Regional distribution began in 1956, starting in Pennsylvania. Four flavors were available at the time: orange, cherry, grape, and lemon-lime. They came in packages of eight tablets, would cost you twenty-nine cents.
They were a hit and in locations where it was available, Fizzies captured 45 percent of the non-bottled soft drink market. According to Jack and Lem, as predicted the kids were crazy for the stuff, but it wasn’t the taste that won them over. Instead, it was because, “they could see it sparkle once they dropped the tablets into water. Kids loved watching the bubbling and sizzling.”
Sales were strong, and they would add new flavors like strawberry, root beer, and cola. Then in 1962, Emerson Drug Company was acquired by Warner–Lambert, who decided to take the product nationwide. Turning a regional success into a ten million dollar a year product.
During this period, Fizzies advertising was everywhere. They were even a sponsor of The Shari Lewis Show on NBC in the early sixties. Sadly, not a lot of that show have been posted online. This single complete episode of the show on YouTube shows just how charming the show was and demonstrates why kids would respond to the advertising being run on the show.
While that bit of advertising is currently lost, others survive, like this amazing one from the late fifties. It is a wonderful blend of live-action and animation. So take a trip through a magic mirror to the land of Fizzies and enjoy.
Here you can see one of the typical print ads they ran in the Sixties.
My favorite were these comic style ads from the fifties, that they ran. Like so much advertising aimed at kids, it blurs the lines between advertising and entertainment.
Fizzies were Sugarless
One of the big selling points of Fizzies was that it was a sugarless treat. They initially achieved this sugar-free designation through the use of sucaryl and saccharine. While many people still know saccharine, sucaryl, which was made from cylamate is largely forgotten in the United States.
Cylamate is an artificial sweetener that is 30-50 times sweeter than table sugar. Which makes it one of the less potent artificial sweeteners. When mixed with saccharin, the two balanced out the off-taste components of the other one.
It seemed like a match made in fake sugar heaven, but then in October 1970, safety concerns caused cylamate to be banned in the United States.
This was a major blow to Fizzies, and they scrambled to find a suitable replacement, but came up empty-handed. At this point, they went the Kool-Aid route and instructed consumers to add sugar themselves to the mix. This did not go over well and just a few years into the seventies, Fizzies were discontinued.

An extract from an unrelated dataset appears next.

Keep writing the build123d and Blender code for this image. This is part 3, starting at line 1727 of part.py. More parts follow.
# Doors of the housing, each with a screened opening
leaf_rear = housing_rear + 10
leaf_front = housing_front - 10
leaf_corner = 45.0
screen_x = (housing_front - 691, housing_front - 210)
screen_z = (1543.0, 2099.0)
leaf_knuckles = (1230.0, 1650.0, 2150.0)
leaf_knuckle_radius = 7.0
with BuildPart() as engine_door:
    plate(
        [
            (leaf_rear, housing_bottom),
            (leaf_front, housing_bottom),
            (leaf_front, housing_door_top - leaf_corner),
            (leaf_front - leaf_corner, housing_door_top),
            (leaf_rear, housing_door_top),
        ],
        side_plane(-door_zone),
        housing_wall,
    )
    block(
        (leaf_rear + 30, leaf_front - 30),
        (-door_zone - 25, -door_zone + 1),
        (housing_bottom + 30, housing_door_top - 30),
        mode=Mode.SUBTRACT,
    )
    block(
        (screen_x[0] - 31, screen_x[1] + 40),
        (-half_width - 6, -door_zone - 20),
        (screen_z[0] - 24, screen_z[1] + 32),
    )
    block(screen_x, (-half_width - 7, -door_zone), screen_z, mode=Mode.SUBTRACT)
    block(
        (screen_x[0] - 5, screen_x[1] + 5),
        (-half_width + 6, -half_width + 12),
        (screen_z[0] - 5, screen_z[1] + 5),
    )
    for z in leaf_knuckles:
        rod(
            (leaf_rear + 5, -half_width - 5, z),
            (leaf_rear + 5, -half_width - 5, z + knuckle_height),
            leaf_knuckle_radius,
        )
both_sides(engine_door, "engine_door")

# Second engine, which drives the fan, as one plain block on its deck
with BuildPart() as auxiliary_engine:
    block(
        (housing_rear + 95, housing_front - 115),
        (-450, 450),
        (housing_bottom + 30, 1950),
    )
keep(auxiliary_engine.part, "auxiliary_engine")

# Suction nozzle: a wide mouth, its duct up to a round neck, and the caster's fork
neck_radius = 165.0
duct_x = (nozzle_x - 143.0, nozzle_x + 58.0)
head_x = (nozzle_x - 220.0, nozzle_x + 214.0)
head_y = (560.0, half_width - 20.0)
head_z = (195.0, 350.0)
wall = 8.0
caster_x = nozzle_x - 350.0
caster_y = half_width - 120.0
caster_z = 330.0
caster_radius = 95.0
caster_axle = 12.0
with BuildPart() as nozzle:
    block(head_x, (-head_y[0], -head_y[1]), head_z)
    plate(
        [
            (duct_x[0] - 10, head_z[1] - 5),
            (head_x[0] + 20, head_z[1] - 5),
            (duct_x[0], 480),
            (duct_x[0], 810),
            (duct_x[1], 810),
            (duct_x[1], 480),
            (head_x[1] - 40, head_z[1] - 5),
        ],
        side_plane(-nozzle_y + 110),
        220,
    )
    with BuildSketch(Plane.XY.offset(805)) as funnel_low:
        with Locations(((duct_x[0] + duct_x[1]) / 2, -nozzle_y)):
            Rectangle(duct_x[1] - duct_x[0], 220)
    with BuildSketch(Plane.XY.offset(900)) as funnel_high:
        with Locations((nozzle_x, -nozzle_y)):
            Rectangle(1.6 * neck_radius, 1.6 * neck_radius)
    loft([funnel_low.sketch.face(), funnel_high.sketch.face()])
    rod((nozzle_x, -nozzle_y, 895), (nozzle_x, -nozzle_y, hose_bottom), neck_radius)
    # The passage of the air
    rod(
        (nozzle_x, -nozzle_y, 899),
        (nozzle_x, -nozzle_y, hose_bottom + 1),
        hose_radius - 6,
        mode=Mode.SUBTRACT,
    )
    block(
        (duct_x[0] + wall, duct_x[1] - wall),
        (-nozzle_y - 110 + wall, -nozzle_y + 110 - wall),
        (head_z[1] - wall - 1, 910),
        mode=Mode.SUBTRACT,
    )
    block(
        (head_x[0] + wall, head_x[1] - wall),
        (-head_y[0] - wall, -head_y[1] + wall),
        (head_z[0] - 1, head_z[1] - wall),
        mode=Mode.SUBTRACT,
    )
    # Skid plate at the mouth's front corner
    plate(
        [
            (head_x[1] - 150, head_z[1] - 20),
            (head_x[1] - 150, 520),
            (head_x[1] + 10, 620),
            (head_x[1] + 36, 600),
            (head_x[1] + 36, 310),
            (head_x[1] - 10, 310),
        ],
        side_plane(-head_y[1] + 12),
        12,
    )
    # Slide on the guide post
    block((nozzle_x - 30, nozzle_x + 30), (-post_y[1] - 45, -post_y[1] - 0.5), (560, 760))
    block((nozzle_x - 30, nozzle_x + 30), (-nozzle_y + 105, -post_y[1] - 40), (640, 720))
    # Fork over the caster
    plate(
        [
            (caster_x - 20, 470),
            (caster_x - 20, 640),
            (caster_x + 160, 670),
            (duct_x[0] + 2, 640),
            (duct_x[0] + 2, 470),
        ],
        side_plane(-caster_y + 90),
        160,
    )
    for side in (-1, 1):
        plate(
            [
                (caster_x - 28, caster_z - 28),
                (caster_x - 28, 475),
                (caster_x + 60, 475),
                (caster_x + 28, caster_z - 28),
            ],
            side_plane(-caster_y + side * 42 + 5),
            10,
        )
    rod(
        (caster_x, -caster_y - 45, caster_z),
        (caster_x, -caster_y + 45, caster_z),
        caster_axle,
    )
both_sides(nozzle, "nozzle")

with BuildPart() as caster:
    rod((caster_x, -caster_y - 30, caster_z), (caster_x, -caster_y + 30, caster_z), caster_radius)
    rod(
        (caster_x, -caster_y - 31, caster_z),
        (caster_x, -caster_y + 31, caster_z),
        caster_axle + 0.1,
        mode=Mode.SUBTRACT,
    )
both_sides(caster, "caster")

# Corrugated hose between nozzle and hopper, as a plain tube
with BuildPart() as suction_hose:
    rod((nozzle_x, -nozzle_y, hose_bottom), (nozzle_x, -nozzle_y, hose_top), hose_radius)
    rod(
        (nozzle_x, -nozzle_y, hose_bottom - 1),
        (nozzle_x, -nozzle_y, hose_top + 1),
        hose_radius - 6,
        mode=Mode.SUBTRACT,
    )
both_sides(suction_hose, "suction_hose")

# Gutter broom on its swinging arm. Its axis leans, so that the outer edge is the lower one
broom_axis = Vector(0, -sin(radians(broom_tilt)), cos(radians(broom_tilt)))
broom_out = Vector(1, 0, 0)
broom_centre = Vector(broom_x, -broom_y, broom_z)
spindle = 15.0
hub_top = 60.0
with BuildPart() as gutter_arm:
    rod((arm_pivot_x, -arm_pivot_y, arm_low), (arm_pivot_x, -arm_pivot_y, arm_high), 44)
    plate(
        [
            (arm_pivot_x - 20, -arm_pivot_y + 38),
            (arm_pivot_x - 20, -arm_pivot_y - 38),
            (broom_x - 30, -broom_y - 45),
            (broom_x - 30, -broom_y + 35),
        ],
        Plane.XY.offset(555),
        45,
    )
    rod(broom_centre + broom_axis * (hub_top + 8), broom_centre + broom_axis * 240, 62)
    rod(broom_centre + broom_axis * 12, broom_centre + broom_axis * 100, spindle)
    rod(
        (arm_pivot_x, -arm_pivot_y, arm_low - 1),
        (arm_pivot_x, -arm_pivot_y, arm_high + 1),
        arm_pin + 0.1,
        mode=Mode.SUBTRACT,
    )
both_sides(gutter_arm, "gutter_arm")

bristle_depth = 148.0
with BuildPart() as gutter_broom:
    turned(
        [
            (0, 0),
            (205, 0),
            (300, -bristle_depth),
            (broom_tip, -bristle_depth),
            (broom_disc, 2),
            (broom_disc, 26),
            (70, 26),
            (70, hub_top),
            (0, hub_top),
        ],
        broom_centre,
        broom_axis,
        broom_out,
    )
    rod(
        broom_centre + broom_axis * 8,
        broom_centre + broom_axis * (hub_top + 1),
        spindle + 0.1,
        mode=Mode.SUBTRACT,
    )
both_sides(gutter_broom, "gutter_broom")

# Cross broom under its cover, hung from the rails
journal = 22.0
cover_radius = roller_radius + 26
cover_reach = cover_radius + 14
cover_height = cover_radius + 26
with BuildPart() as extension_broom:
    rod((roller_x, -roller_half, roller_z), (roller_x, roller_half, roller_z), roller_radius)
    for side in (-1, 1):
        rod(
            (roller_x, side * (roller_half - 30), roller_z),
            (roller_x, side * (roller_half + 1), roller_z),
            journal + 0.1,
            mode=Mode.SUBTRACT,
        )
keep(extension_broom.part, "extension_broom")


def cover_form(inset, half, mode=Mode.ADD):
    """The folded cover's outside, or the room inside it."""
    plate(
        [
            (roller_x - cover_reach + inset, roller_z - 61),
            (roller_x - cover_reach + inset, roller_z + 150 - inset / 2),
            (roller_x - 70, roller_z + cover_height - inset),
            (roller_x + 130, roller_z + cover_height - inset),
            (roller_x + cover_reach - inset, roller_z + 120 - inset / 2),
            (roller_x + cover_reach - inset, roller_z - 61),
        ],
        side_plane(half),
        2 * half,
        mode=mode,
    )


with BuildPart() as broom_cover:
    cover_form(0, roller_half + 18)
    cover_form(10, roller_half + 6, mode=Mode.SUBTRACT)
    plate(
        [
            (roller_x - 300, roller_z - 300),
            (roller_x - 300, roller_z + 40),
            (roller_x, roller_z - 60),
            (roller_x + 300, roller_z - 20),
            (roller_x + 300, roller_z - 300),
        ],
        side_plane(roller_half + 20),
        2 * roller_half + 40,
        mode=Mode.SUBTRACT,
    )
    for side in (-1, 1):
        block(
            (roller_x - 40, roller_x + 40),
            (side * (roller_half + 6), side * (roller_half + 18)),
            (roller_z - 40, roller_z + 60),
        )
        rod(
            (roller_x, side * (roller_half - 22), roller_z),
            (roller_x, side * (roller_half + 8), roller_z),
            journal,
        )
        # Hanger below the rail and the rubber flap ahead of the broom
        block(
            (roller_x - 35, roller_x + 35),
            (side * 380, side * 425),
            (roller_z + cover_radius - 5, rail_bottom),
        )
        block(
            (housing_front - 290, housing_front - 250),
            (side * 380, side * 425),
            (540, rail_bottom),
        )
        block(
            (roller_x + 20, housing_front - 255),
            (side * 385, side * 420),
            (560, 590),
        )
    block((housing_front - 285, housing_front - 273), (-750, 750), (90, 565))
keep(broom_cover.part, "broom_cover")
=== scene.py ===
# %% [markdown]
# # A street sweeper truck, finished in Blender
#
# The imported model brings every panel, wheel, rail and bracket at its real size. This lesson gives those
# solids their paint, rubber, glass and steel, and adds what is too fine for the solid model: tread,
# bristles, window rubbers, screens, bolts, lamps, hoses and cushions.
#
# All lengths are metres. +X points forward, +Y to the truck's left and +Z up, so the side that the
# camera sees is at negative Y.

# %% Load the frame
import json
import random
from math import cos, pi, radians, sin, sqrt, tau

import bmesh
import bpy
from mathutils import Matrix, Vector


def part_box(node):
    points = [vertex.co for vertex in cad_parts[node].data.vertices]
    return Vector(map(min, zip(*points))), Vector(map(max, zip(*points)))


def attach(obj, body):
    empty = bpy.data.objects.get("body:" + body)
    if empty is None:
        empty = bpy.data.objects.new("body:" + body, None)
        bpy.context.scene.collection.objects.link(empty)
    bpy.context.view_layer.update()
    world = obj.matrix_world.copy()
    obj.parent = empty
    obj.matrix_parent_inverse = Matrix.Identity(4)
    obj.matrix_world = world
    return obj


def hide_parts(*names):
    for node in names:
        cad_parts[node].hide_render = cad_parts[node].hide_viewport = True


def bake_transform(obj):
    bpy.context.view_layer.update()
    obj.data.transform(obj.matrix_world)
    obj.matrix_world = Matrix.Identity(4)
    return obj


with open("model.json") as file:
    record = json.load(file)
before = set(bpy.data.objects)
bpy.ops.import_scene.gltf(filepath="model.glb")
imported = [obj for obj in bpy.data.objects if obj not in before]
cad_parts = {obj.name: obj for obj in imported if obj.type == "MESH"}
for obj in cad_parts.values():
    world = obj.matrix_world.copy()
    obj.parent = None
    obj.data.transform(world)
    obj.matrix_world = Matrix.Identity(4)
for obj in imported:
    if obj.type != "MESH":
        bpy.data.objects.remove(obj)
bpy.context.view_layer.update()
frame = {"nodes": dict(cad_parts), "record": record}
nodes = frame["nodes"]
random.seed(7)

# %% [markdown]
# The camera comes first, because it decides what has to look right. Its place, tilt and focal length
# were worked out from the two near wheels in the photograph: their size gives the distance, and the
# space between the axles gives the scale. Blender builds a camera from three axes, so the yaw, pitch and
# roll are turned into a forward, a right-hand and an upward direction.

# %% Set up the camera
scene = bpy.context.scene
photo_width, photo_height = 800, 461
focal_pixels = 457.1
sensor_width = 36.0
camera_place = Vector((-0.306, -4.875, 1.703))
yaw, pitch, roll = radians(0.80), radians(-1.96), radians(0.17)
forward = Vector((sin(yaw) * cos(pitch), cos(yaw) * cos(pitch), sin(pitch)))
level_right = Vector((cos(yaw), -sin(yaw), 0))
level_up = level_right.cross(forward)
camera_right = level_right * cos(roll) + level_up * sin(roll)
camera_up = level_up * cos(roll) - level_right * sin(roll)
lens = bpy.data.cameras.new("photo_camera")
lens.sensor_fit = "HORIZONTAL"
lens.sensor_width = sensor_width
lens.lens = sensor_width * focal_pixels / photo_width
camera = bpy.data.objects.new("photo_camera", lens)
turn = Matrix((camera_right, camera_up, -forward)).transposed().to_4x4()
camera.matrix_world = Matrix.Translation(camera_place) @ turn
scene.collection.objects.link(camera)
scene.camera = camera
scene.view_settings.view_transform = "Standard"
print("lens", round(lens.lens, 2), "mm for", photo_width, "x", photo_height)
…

For two decades, they would languish in product purgatory. Well-remembered, they were only available in the memories of those who had tried them and in the imaginations, of those to whom they told their story.
Who Needs Water?
A recurring story you will hear from people who got to enjoy Fizzies is that of consuming them without water. Often presented as a fun challenge. Kids, and even adults, would sometimes put a tablet in their mouth and try to keep it in there until it fully dissolved. As a group activity, this could lead to lots of laughs for those watching. Especially when the person couldn’t keep the seething tablet in their mouth, releasing colorful carbonated drool to the delight and disgust of friends and family.
I am happy to report that I did get to try this because Fizzies did finally make a comeback.

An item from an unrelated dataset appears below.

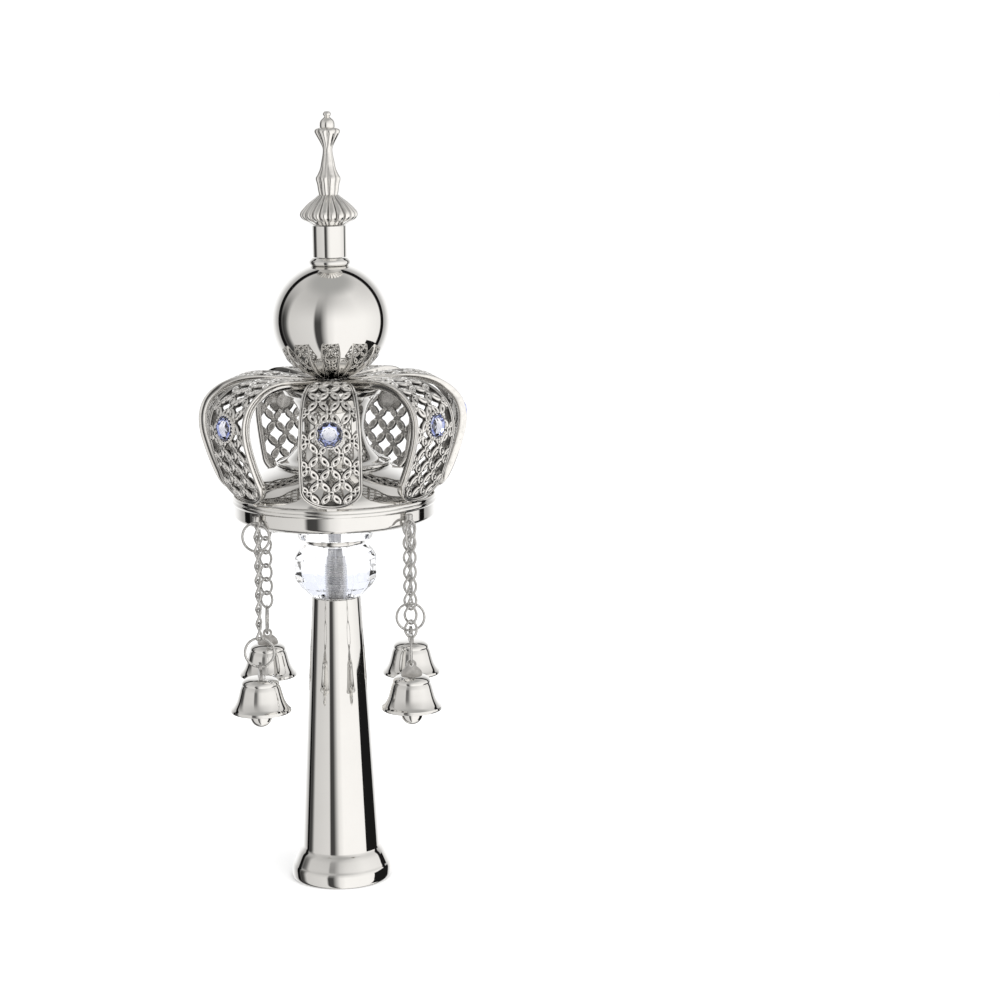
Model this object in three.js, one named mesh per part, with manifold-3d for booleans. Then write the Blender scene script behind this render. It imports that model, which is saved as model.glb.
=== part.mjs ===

The Modern Fizzies Revival
Much to my surprise, in the mid-Nineties, Fizzies made a comeback because of… NutraSweet.
In 1996, the new Fizzies started to be sold across the United States. Sold by Premiere Innovations they came in the following flavors:
Stories in papers at the time talk about the nostalgia and the reason this soft drink finally returned. According to Premiere Innovations, a group of entrepreneurs who had all grown up with Fizzies bought the rights from Warner Lambert and spent years working to get them back to market.
A package consisted of eight tablets, and depending on where you bought it, would cost you between one and three dollars. Marketing at the time continued to stress that it was sugar-free, but also that it was an excellent source of vitamin C. Probably the most interesting new twist was the insistence that it was, “Also Great in Milk.”

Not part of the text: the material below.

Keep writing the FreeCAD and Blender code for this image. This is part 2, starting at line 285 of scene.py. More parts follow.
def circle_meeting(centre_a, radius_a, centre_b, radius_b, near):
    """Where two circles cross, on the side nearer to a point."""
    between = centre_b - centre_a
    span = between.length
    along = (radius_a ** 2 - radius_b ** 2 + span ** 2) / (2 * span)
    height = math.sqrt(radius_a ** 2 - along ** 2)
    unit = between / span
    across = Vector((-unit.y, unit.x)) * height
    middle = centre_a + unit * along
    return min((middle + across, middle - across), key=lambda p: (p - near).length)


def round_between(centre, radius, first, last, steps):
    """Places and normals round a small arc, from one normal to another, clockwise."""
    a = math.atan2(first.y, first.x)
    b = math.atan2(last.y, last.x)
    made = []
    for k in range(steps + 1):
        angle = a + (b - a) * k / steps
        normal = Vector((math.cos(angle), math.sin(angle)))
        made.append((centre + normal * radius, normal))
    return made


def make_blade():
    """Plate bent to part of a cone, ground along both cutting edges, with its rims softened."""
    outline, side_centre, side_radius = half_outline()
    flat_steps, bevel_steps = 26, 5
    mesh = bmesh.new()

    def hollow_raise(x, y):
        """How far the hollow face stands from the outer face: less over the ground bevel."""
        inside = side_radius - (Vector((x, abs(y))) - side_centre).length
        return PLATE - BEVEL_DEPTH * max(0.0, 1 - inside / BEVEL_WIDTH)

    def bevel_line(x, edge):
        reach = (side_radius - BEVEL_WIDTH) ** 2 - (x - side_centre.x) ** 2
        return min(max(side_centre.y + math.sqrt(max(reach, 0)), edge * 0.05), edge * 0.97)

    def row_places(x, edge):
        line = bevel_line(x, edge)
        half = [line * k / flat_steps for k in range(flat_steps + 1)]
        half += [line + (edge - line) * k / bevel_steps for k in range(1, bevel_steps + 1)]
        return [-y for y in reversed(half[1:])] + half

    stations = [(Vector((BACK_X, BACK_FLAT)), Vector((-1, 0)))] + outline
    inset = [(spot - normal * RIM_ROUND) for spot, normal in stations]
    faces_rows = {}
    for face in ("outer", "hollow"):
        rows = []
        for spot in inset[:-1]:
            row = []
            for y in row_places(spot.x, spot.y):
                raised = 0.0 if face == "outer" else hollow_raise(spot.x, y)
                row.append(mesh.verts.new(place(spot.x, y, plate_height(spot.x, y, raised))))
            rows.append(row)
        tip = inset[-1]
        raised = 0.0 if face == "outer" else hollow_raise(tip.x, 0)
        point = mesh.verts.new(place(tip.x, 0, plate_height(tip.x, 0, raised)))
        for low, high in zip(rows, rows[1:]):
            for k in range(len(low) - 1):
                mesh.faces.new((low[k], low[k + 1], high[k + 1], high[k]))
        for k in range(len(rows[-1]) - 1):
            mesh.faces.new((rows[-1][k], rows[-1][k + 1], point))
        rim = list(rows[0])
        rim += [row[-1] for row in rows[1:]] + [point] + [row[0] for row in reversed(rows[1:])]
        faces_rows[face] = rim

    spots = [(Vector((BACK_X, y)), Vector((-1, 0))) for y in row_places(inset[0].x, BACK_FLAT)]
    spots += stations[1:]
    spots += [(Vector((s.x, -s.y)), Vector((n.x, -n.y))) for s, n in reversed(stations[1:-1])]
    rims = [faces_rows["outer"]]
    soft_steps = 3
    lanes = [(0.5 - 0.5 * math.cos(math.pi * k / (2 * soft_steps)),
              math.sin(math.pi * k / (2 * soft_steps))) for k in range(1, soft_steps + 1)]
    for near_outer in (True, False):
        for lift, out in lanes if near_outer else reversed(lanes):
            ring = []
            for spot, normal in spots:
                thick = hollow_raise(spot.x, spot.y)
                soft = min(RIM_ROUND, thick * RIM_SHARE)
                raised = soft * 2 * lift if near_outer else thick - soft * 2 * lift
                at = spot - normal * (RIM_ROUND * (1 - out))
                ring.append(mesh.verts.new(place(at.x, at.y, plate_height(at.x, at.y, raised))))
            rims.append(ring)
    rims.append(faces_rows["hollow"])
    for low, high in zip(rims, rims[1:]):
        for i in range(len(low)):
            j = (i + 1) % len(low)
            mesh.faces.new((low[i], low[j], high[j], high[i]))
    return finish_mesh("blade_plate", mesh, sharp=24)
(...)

This version of the Fizzies was the first one I got to try. After a childhood of hype from my Mom, who tried it with me, I was not particularly impressed. Neither was she. Perhaps it was the change in sweetener, or more likely it was the letdown after a buildup of childhood memories. While both my Mom and I did try the tablet-only challenge, I never did try them in milk, but wish I had now.
While it was a fun throwback product, the nineties’ version of Fizzies didn’t last. The company that had come together to make them went out of business, and you would have a hard time finding any of this version of the product by early 2002. Fortunately, this didn’t mean the end of Fizzies.
In 2005, Amerilab Technologies brought them back. They even revived one of the less questionable early mascots from the brand packaging, Fizard the Wizard. I am glad they decided to not bring back the “Clown who Never Smiled.”
These new versions were sweetened with Splenda, and they came in eight flavors:
In 2011, they started making seasonal flavors and introduced Hot Apple Cider and Hot Cocoa.
I remember ordering all the standard flavors online, and I was pretty excited to try them again. Sadly, I liked this version less than the last one. The artificial sweetener wasn’t strong enough to compensate for the salty taste, and I quickly abandoned them.
Sadly, this would be the last incarnation of Fizzies, and they would stop making them in early 2016.
They did put out some videos to advertise this version of Fizzies. They are not as compelling as the animated versions from the Fifties and Sixties, but they do show the product in action.
The video also includes Fizzies other major pop culture claim to fame, its mention in the movie Animal House. Here is the scene in its entirety for those who are curious (the mention is about 28 seconds into the scene). For more info on the product and its manufacturing process, check out this coverage on Unwrapped.
Will Fizzies make another comeback?
If history has shown us anything, it is that Fizzies won’t die. It might take a few years, but when a new sweetener hits the market or new flavors are available, I think we will see them once again.
Why do Fizzies keep coming back?
The answer is simple. They are fun. Bubbly beverages themselves are pretty amazing, but when you empower people to make their own by adding a tablet to water, you make it interactive.
It also feels very futuristic. Like the food tablets, we were promised in mid-20th century fiction, Fizzies feels like they are straight out of The Jetsons.
So don’t despair if you never got to try them. It is hard to keep a good idea down, and Fizzies are a great idea that will be reinvented for decades to come.